WHAT YOU SHOULD DO: Assemble all lines in which the string "joints" appears.

STORED DATA:

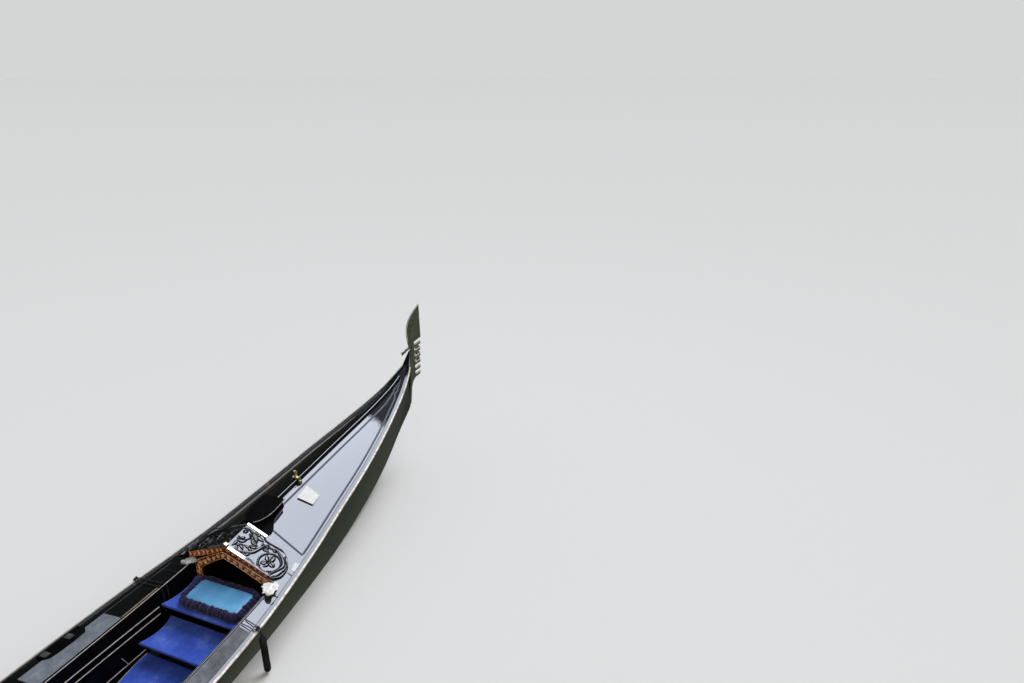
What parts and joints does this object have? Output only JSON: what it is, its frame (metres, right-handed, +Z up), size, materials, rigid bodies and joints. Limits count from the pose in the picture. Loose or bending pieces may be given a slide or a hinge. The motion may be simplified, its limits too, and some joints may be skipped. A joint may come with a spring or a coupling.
{
  "type": "gondola boat",
  "caption": "Long narrow flat-bottomed rowing boat, black, with a toothed steel stem iron, carved fore hatch, blue carpeted steps and a cushioned seat.",
  "frame": {"origin": "amidships, on the straight line from stem to stern, at the waterline", "axes": "+X towards the bow, +Y to port, +Z up"},
  "size_m": [10.8427, 1.4614, 1.931],
  "materials": {
    "lacquer": "gloss",
    "paint": "satin",
    "oak": "satin",
    "mahogany": "satin",
    "walnut": "satin",
    "steel": "polished",
    "brass": "polished",
    "white": "satin",
    "blue_carpet": "matte",
    "blue_satin": "satin",
    "blue_leather": "satin",
    "grey_mat": "matte",
    "rubber": "matte",
    "rope": "matte"
  },
  "bodies": {
    "hull": {"bottom_planking_aft": "paint", "bottom_planking_middle": "paint", "bottom_planking_fore": "paint", "side_planking_port_aft": "lacquer", "side_planking_port_middle": "lacquer", "side_planking_port_fore": "lacquer", "side_planking_starboard_aft": "lacquer", "side_planking_starboard_middle": "lacquer", "side_planking_starboard_fore": "lacquer", "gunwale_port": "lacquer", "gunwale_starboard": "lacquer", "stem_post": "lacquer", "stern_post": "lacquer", "stem_iron": "steel", "stern_iron": "steel", "foredeck_port": "lacquer", "foredeck_starboard": "lacquer", "stern_deck_port": "lacquer", "stern_deck_starboard": "lacquer", "foredeck_ridge_capping": "lacquer", "stern_ridge_capping": "lacquer", "side_deck_port": "lacquer", "side_deck_starboard": "lacquer", "coaming_port": "lacquer", "coaming_starboard": "lacquer", "frames_and_keelson": "oak", "floor_boards": "oak", "arch_board": "mahogany", "stern_board": "lacquer", "upper_step": "blue_carpet", "lower_step": "blue_carpet", "carpeted_platform": "blue_carpet", "step_trestle": "paint", "fringed_cushion": "blue_satin", "deck_mat_port": "grey_mat", "deck_mat_starboard": "grey_mat", "fender_port": "rubber", "fender_starboard": "rubber", "fender_rope_port": "rope", "fender_rope_starboard": "rope", "blank_plate": "white", "brass_holder": "brass", "scroll_bracket_port": "steel", "scroll_bracket_starboard": "steel", "seat_frame": "lacquer", "seat_cushion": "blue_leather", "back_cushion": "blue_leather", "brass_beast_port": "brass", "brass_beast_starboard": "brass", "stool_port": "lacquer", "stool_starboard": "lacquer", "stool_cushion_port": "blue_leather", "stool_cushion_starboard": "blue_leather", "oarlock_socket": "lacquer", "foot_rest": "walnut"},
    "hatch": {"carved_hatch": "lacquer", "hatch_trim_aft": "steel", "hatch_trim_fore": "steel", "hatch_peak_block": "brass"},
    "lock": {"oarlock": "walnut"}
  },
  "joints": [
    {"name": "hatch_lift", "type": "slide", "parent": "hull", "child": "hatch", "axis": [0, 0, 1], "range_m": [0, 0.25]},
    {"name": "oarlock_lift", "type": "slide", "parent": "hull", "child": "lock", "axis": [0, 0, 1], "range_m": [0, 0.3]}
  ]
}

TASK RESULT:
What parts and joints does this object have? Output only JSON: what it is, its frame (metres, right-handed, +Z up), size, materials, rigid bodies and joints. Limits count from the pose in the picture. Loose or bending pieces may be given a slide or a hinge. The motion may be simplified, its limits too, and some joints may be skipped. A joint may come with a spring or a coupling.
  "joints": [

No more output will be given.